====== DATA BLOCK ======
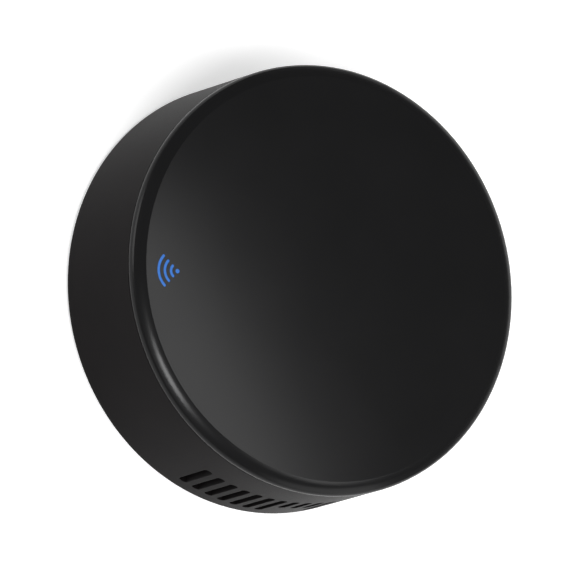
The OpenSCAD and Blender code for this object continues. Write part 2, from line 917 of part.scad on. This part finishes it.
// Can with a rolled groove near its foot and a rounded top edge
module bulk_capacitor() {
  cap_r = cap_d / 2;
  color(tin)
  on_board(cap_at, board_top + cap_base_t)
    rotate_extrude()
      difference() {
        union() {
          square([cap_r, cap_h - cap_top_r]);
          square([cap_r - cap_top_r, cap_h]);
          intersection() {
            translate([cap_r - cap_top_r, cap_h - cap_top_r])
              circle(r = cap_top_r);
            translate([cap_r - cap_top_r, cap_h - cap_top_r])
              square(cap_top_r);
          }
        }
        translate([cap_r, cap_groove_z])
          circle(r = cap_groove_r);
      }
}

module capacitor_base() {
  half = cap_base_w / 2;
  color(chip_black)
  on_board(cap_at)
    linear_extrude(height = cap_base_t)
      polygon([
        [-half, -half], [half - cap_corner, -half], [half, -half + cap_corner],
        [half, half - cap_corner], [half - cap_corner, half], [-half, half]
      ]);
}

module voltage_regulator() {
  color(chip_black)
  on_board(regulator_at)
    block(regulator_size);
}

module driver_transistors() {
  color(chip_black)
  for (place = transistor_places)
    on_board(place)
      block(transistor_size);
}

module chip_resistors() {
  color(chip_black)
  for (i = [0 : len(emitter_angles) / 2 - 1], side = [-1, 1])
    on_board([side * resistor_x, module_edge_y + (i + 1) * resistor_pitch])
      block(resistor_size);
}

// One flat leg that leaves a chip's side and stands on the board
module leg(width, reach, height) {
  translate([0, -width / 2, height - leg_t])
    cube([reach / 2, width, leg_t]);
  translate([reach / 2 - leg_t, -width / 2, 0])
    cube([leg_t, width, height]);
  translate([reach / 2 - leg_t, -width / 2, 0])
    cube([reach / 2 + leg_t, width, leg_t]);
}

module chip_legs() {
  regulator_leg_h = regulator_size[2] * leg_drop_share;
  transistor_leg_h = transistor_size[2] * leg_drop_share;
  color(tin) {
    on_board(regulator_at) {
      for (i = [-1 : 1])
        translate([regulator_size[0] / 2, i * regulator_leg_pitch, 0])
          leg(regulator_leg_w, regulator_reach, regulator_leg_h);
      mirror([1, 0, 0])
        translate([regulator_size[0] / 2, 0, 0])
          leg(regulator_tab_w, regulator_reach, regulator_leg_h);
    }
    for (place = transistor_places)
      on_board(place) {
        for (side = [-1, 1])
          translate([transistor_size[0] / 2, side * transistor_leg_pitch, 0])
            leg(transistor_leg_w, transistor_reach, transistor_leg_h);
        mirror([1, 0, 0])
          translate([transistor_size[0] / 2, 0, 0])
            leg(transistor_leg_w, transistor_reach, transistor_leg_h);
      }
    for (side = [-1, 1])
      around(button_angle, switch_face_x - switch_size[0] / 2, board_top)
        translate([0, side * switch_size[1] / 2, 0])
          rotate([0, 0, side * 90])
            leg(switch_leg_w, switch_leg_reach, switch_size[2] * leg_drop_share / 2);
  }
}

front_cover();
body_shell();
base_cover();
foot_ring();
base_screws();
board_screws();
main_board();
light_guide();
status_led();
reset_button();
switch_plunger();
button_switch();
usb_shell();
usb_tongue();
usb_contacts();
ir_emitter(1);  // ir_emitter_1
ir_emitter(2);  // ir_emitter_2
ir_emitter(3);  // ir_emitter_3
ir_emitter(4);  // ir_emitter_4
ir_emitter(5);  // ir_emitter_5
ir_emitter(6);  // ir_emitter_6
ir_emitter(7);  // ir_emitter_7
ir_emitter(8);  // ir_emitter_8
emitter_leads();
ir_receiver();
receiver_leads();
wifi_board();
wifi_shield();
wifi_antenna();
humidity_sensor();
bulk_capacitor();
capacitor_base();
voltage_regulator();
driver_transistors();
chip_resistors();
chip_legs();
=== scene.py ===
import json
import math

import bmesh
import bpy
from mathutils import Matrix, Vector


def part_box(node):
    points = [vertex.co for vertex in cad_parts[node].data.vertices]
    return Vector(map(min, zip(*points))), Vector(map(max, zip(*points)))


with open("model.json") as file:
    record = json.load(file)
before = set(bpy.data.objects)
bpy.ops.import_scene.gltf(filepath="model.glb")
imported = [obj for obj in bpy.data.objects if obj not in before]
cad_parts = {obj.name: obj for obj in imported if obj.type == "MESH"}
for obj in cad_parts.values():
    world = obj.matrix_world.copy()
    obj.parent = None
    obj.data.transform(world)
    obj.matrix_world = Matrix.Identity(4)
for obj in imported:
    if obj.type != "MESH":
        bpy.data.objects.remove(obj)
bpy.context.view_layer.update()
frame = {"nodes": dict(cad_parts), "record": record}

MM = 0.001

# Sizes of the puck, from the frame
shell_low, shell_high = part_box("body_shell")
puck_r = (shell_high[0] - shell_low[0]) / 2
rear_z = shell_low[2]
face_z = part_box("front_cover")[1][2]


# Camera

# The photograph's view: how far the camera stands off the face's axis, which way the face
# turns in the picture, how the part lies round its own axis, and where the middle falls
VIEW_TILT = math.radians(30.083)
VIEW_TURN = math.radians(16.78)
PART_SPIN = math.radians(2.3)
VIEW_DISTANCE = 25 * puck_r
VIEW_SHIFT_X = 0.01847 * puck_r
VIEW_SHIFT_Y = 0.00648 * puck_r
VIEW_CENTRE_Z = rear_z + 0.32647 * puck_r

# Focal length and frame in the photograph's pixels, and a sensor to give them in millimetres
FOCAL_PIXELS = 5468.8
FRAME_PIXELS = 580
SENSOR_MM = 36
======
## DESCRIPTION OF THE TASK
Only the lines from the one holding "front_cover();" through the one holding "bpy.context.view_layer.update()" are wanted; retype them exactly.

## TASK RESULT
front_cover();
body_shell();
base_cover();
foot_ring();
base_screws();
board_screws();
main_board();
light_guide();
status_led();
reset_button();
switch_plunger();
button_switch();
usb_shell();
usb_tongue();
usb_contacts();
ir_emitter(1);  // ir_emitter_1
ir_emitter(2);  // ir_emitter_2
ir_emitter(3);  // ir_emitter_3
ir_emitter(4);  // ir_emitter_4
ir_emitter(5);  // ir_emitter_5
ir_emitter(6);  // ir_emitter_6
ir_emitter(7);  // ir_emitter_7
ir_emitter(8);  // ir_emitter_8
emitter_leads();
ir_receiver();
receiver_leads();
wifi_board();
wifi_shield();
wifi_antenna();
humidity_sensor();
bulk_capacitor();
capacitor_base();
voltage_regulator();
driver_transistors();
chip_resistors();
chip_legs();
=== scene.py ===
import json
import math

import bmesh
import bpy
from mathutils import Matrix, Vector


def part_box(node):
    points = [vertex.co for vertex in cad_parts[node].data.vertices]
    return Vector(map(min, zip(*points))), Vector(map(max, zip(*points)))


with open("model.json") as file:
    record = json.load(file)
before = set(bpy.data.objects)
bpy.ops.import_scene.gltf(filepath="model.glb")
imported = [obj for obj in bpy.data.objects if obj not in before]
cad_parts = {obj.name: obj for obj in imported if obj.type == "MESH"}
for obj in cad_parts.values():
    world = obj.matrix_world.copy()
    obj.parent = None
    obj.data.transform(world)
    obj.matrix_world = Matrix.Identity(4)
for obj in imported:
    if obj.type != "MESH":
        bpy.data.objects.remove(obj)
bpy.context.view_layer.update()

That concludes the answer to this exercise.